(WHAT YOU WILL DO): Check every line in the records below for the word "from" and report how many have it, nothing more.

(RECORDS PROVIDED):

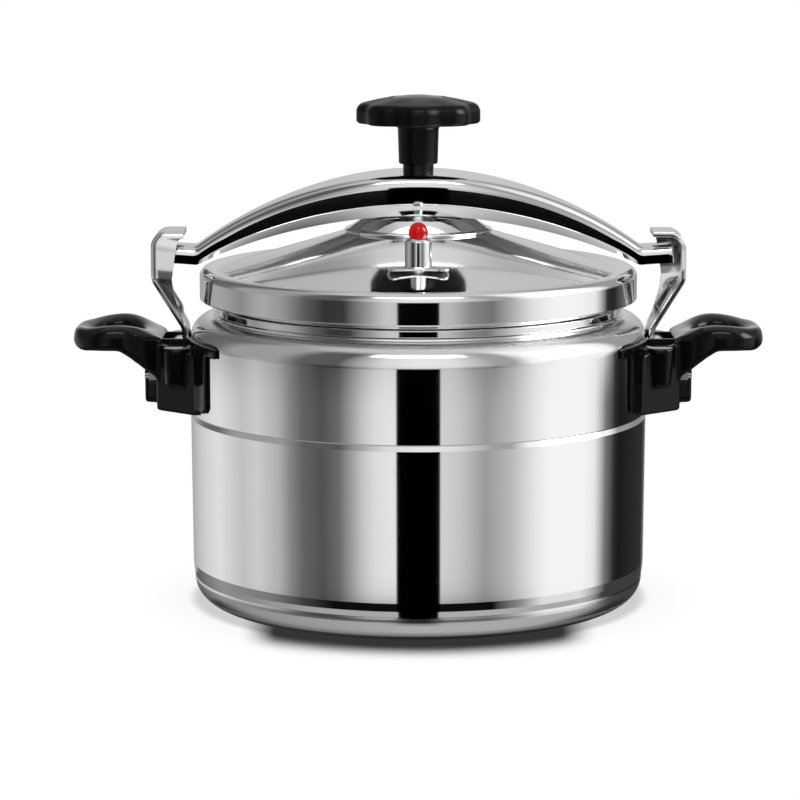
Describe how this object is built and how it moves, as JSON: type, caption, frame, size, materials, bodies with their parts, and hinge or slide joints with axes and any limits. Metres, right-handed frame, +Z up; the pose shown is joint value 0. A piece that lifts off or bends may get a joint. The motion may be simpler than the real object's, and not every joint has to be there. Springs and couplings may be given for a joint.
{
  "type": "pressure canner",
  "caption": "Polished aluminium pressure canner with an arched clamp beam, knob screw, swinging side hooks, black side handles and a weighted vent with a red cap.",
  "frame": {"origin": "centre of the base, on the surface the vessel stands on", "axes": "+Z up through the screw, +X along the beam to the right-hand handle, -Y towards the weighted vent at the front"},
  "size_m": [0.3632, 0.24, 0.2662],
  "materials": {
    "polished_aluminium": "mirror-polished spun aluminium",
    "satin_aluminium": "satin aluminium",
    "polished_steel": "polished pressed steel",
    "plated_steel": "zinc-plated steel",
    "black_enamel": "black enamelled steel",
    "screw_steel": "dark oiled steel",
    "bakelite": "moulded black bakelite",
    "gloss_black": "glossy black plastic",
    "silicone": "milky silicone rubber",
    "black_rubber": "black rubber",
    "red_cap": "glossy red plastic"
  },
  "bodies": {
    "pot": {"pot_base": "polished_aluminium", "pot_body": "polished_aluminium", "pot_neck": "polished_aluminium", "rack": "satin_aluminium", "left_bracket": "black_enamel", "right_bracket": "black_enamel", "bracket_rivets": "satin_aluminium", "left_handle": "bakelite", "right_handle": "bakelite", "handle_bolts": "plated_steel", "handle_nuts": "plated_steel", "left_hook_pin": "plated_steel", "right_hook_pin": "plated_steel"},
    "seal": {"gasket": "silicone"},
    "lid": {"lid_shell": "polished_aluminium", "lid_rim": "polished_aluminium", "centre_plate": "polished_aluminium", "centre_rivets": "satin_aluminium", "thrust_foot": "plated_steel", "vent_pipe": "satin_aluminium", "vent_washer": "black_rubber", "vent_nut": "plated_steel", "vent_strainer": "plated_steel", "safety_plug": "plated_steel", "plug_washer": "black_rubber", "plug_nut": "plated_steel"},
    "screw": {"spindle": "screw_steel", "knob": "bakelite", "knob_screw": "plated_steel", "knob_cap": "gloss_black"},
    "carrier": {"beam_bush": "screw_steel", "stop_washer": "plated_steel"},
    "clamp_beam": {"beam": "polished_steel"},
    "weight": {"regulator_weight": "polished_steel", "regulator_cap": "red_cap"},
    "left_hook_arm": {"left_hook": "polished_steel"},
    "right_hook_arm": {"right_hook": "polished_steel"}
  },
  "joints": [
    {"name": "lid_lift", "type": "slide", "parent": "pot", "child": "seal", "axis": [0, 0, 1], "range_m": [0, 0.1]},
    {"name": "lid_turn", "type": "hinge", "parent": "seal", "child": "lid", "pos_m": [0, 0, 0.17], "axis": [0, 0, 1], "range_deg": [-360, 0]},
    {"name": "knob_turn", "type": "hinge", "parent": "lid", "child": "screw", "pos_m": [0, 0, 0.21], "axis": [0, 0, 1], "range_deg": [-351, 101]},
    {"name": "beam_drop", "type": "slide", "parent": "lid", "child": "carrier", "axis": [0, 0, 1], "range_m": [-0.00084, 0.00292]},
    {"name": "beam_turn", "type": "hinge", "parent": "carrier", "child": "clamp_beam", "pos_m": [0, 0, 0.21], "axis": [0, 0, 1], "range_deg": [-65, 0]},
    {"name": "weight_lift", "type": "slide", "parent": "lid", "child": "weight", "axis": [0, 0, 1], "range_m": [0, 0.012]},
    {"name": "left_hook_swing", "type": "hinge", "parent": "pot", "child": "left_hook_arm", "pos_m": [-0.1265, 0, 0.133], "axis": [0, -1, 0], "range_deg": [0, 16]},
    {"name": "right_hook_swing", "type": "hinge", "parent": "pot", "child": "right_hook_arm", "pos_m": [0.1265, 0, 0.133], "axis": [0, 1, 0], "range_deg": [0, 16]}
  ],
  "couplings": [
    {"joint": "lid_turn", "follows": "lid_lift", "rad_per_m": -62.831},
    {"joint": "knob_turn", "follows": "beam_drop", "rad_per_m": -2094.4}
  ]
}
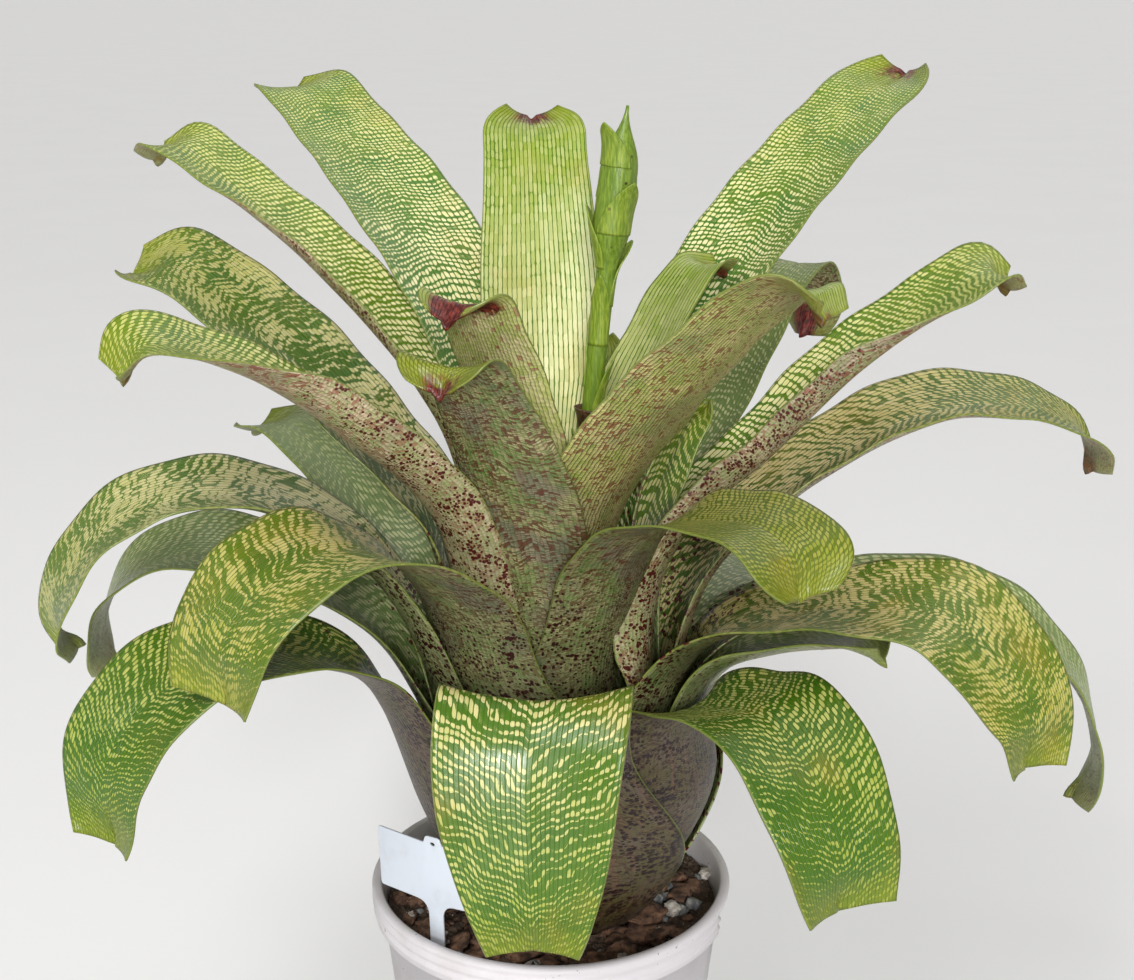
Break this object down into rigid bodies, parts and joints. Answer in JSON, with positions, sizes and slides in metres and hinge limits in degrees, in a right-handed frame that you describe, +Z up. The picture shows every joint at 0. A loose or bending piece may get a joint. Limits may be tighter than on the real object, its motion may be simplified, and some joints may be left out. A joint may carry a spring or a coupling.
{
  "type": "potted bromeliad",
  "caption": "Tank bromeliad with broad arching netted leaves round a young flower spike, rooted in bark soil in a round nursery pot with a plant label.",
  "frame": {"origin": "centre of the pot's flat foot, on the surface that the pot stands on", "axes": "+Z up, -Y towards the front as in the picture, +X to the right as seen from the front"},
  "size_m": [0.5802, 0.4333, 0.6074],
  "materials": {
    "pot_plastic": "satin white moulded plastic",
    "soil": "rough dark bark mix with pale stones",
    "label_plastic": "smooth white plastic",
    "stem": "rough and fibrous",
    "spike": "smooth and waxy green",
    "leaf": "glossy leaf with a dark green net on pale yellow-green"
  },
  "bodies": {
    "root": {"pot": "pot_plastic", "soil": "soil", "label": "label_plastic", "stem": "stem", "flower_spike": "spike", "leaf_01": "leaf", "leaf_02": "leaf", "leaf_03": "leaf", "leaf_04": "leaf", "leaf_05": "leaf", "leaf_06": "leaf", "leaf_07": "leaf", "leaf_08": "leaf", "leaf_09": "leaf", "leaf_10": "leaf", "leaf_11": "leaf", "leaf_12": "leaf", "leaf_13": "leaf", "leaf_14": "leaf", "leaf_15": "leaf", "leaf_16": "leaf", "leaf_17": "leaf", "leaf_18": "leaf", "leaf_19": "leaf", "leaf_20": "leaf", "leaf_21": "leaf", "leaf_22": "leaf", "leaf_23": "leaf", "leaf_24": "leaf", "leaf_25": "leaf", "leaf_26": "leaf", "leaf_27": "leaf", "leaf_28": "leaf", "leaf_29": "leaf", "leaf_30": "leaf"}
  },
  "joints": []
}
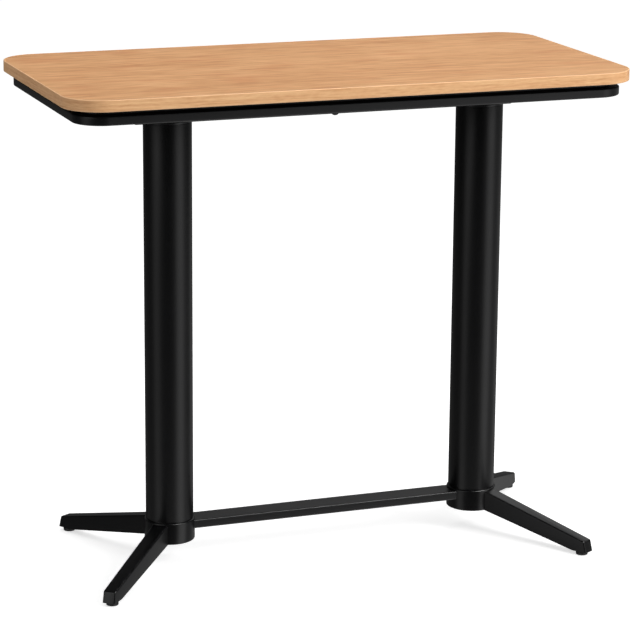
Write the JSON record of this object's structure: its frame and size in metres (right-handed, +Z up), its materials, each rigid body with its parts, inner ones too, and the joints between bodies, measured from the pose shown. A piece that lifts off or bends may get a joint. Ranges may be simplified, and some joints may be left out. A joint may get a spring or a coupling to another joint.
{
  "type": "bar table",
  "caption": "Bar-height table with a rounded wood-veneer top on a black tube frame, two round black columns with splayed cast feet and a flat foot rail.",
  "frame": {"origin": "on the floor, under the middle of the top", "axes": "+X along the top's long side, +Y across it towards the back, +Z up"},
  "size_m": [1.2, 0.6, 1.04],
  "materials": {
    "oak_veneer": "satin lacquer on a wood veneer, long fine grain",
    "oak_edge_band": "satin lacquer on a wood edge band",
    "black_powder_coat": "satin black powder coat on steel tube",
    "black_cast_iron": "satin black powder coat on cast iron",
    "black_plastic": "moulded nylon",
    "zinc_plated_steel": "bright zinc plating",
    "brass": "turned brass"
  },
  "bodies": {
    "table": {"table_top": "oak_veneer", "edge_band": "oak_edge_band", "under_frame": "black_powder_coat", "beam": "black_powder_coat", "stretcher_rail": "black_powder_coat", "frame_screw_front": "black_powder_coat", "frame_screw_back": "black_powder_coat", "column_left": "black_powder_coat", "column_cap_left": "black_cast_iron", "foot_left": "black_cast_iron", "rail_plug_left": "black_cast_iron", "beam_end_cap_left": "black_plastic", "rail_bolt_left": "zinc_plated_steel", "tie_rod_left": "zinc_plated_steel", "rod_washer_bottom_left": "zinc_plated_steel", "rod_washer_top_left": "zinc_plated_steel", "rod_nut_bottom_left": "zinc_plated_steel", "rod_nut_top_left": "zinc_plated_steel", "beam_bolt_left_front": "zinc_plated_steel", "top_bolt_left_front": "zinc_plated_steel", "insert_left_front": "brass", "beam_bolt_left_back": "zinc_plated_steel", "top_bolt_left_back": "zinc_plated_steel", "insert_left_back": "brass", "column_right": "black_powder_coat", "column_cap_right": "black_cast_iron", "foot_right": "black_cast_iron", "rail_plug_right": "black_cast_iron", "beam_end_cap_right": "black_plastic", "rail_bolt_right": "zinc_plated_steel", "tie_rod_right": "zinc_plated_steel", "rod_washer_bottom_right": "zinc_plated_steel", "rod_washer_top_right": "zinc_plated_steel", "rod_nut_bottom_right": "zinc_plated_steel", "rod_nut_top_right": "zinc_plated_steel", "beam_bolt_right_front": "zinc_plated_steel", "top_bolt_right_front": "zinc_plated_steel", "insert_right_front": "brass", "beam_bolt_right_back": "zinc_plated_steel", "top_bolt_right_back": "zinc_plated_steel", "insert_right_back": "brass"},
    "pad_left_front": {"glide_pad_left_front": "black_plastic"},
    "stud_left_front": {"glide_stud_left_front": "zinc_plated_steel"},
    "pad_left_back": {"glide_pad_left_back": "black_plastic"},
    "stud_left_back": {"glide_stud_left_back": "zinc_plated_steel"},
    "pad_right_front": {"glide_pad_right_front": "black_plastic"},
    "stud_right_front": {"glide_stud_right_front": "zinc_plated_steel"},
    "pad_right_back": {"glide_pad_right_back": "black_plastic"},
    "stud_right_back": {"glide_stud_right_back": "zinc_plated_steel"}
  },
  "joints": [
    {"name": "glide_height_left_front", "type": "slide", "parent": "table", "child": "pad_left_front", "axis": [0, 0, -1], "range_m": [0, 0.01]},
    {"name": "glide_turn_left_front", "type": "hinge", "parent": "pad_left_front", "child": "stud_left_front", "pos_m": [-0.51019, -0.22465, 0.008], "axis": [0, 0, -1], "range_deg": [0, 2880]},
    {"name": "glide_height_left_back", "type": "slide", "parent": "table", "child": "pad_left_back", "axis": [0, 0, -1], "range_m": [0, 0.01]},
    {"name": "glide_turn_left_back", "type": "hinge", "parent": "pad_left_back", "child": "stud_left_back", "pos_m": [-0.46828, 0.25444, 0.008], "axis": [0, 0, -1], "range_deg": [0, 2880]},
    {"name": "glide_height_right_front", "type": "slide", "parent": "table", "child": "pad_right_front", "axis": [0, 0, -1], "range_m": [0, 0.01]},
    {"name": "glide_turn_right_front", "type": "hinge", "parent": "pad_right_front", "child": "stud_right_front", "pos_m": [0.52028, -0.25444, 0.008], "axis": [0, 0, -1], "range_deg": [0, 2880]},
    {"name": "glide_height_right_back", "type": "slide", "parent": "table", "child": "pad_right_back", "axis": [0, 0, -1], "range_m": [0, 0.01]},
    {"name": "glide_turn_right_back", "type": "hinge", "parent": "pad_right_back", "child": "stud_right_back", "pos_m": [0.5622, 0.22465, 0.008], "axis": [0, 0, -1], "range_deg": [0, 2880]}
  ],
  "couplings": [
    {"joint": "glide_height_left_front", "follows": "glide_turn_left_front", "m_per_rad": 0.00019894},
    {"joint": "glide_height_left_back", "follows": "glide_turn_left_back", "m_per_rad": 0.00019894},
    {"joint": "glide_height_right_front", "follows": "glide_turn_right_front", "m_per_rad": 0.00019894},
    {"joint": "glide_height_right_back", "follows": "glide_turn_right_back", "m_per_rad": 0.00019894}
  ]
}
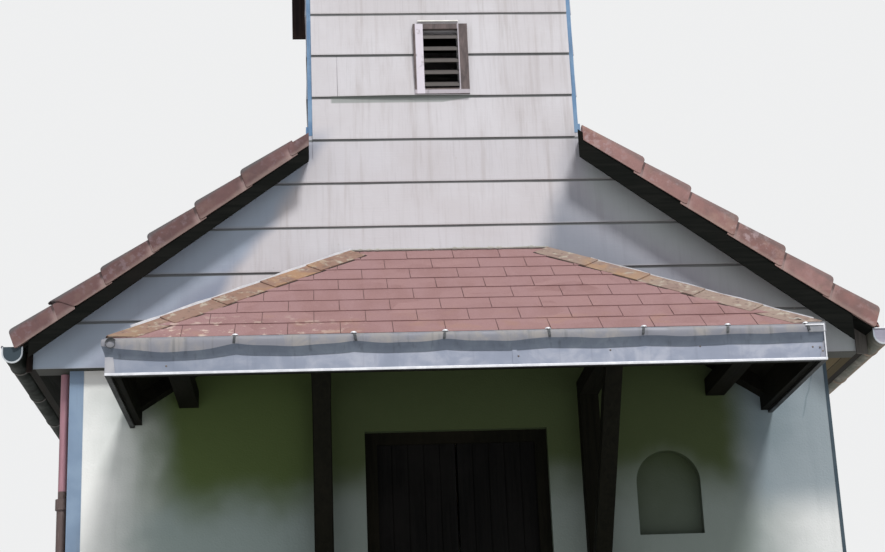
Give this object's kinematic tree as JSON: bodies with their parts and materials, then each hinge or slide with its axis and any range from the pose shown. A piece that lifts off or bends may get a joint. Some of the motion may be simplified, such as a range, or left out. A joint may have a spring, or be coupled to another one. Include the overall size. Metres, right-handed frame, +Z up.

(EXERCISE ANSWER): 3